Above all else, anti-Semitism is a conspiracy theory about the maleficent Jewish elite. And it’s this that makes it easy to disguise as a politics of liberation, or, at least, to embed anti-Semitism quietly in efforts for social justice. …
For its part, JVP [Jewish Voice for Peace] launched a national effort to promote the idea that Israel teaches U.S. law enforcement how to inflict “systemic” racism on people of color, “including extrajudicial executions, shoot-to-kill policies, police murders, racial profiling, massive spying and surveillance, deportation and detention, and attacks on human rights defenders.”
It’s critical to note that Americans are not accustomed to recognizing, let alone understanding, a sizable portion of anti-Semitism, because it typically doesn’t resemble anti-blackness — the horrific down-punching form of racism that haunts American history and reverberates into the present.
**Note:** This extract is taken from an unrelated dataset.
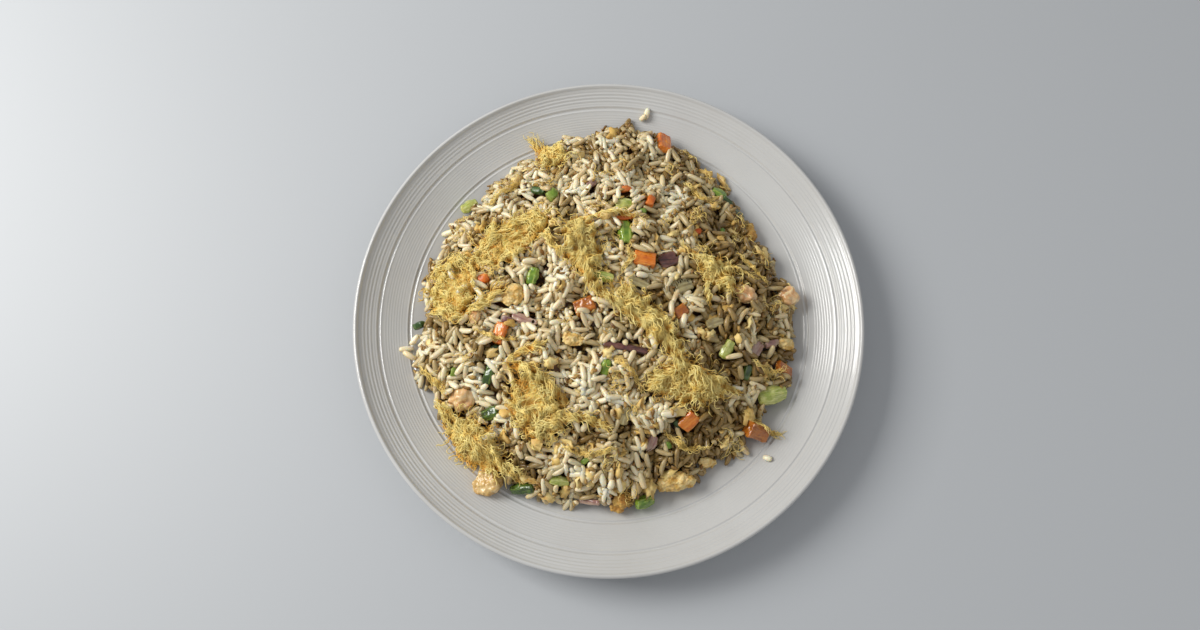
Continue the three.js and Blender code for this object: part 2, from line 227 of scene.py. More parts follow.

But this blindness doesn’t just make space for anti-Semites to operate domestically; it occludes our sense of the history of other parts of the world. (Do you remember the concept of conspiracy theory coming up during your education on the Holocaust? Me neither.)
Anti-Semitism is a poor man’s revolution. And so long as it doesn’t present as a far-right or “alt-right” cartoon, it often flies under our radar.